Thursday, January 26, 2006

This week in history

This week marks the 33rd anniversary of the United States Supreme Court’s decision in Roe v. Wade. This landmark decision legalized abortion on demand throughout the United States, though with some limits.

The subsequent 33 years have been filled with debate and frustration on all sides over this contentious issue. The Politics of Virtue, by Elizabeth Mensch and Alan Freeman, a book I read several years ago, contends that the Roe decision polarized the debate over abortion. So, while the Supreme Court supposedly settles matters, in this case, these writers argue, the high court only made matters worse.

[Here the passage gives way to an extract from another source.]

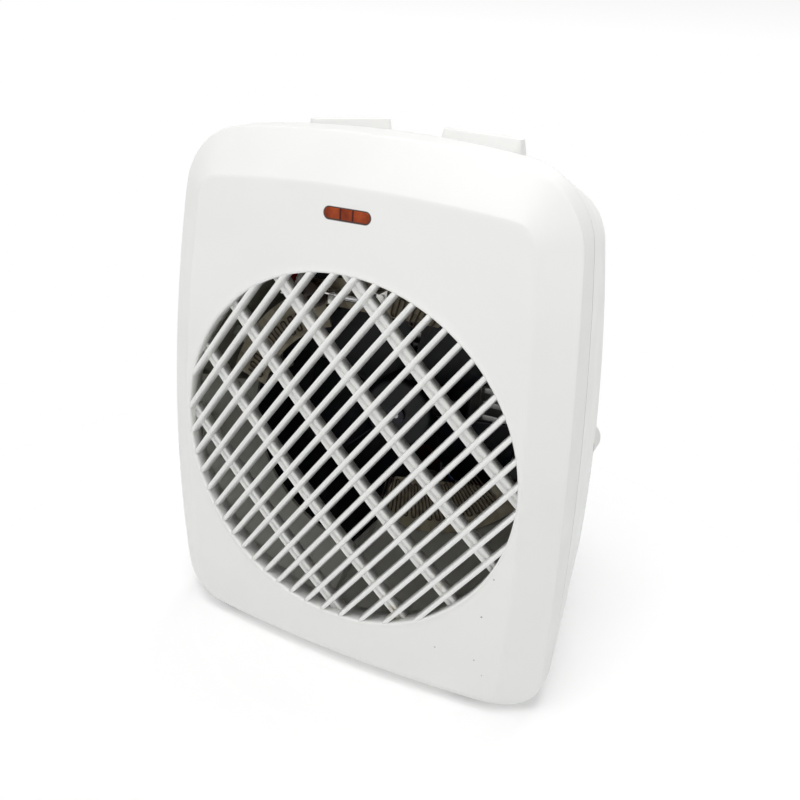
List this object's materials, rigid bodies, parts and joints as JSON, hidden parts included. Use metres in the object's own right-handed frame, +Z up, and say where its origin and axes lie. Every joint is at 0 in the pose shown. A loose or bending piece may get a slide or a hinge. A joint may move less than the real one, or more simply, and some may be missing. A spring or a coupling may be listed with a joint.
{
  "type": "fan convector heater",
  "caption": "Upright portable fan heater: moulded two-part casing, round diagonal grille, mica-carried element, motor-driven axial fan and rotary controls on top.",
  "frame": {"origin": "middle of the bounding box in plan, on the surface the feet stand on", "axes": "+Z up, +Y from the grille face towards the back, +X to the right of someone facing the grille"},
  "size_m": [0.197, 0.1231, 0.2421],
  "materials": {
    "casing_white": "satin moulded plastic",
    "duct_white": "satin heat-resistant plastic",
    "gland_white": "satin nylon",
    "housing_black": "fine moulded texture",
    "fan_black": "semi-gloss",
    "foot_rubber": "matt",
    "zinc_steel": "zinc plated",
    "bright_steel": "ground",
    "rotor_metal": "cast bars over dark laminations",
    "lamination_steel": "stacked sheet, dark oxide",
    "bobbin_nylon": "satin",
    "enamelled_copper": "enamelled wire under varnish",
    "bush_bronze": "sintered",
    "mica": "layered mica board",
    "nichrome": "heat-browned",
    "cutout_phenolic": "phenolic",
    "switch_phenolic": "moulded",
    "tinned_tab": "tin plated",
    "spindle_nylon": "satin",
    "amber_lens": "tinted translucent moulding",
    "lamp_glass": "clear glass",
    "lead_brown": "insulated lead",
    "lead_red": "insulated lead",
    "lead_white": "insulated lead",
    "lead_blue": "insulated lead"
  },
  "bodies": {
    "casing": {"front_cover": "casing_white", "rear_cover": "casing_white", "cord_gland": "gland_white", "feet": "foot_rubber", "air_duct": "duct_white", "fan_housing": "housing_black", "motor_stack": "lamination_steel", "coil_bobbin": "bobbin_nylon", "motor_coil": "enamelled_copper", "front_motor_bracket": "zinc_steel", "rear_motor_bracket": "zinc_steel", "motor_bushes": "bush_bronze", "motor_spacers": "zinc_steel", "motor_screws": "zinc_steel", "upper_mica": "mica", "lower_mica": "mica", "low_heat_wire": "nichrome", "high_heat_wire": "nichrome", "mica_clips": "zinc_steel", "thermal_cutout": "cutout_phenolic", "thermal_fuse": "bright_steel", "heater_terminals": "tinned_tab", "thermostat": "switch_phenolic", "thermostat_tabs": "tinned_tab", "selector_switch": "switch_phenolic", "selector_tabs": "tinned_tab", "control_screws": "zinc_steel", "indicator_lens": "amber_lens", "neon_lamp": "lamp_glass", "lamp_holder": "duct_white", "terminal_block": "gland_white", "block_screws": "zinc_steel", "case_screws": "zinc_steel", "duct_screws": "zinc_steel", "housing_screws": "zinc_steel", "brown_leads": "lead_brown", "red_leads": "lead_red", "white_leads": "lead_white", "blue_leads": "lead_blue"},
    "fan": {"impeller": "fan_black", "impeller_clip": "zinc_steel", "motor_shaft": "bright_steel", "rotor": "rotor_metal"},
    "thermostat_control": {"thermostat_knob": "casing_white", "thermostat_spindle": "spindle_nylon"},
    "selector_control": {"selector_knob": "casing_white", "selector_spindle": "spindle_nylon"}
  },
  "joints": [
    {"name": "fan_spin", "type": "hinge", "parent": "casing", "child": "fan", "pos_m": [0, 0, 0.1095], "axis": [0, 1, 0], "continuous": true},
    {"name": "thermostat_turn", "type": "hinge", "parent": "casing", "child": "thermostat_control", "pos_m": [-0.0306, -0.002, 0.236], "axis": [0, 0, 1], "range_deg": [-130, 130]},
    {"name": "selector_turn", "type": "hinge", "parent": "casing", "child": "selector_control", "pos_m": [0.0306, -0.002, 0.236], "axis": [0, 0, 1], "range_deg": [-135, 0]}
  ]
}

That decision made matters worse, they say, but attempting to remove the matter from public debate. Though it seems amazing today, the years pre-Roe actually saw groups on opposite sides of the abortion issue working together to reach common goals.

What could have been the common goals, you ask? Both sides accepted that abortion as simply a matter of choice was not good for society. Both agreed that the number of abortions could be drastically reduced if certain steps were taken by communities. In some places, such steps were being taken.

Roe, though, made a debate out of an issue. As opposing political candidates and parties drew lines and caricatured their opponents, it became increasingly difficult to carry on a civil conversation from opposite side of the issue. Talking degenerated into name calling.

Now, 33 years later, this pattern of behavior has become the very stuff of all politics. It is rare that real, open discussion happens at a meaningful level on any big issues facing our society.

Perhaps it is time to set aside our penchant for villainizing the other side, whomever that may be, and listening long enough to find some common ground.

I will if you will. No, wait; that is the problem. I will, anyway.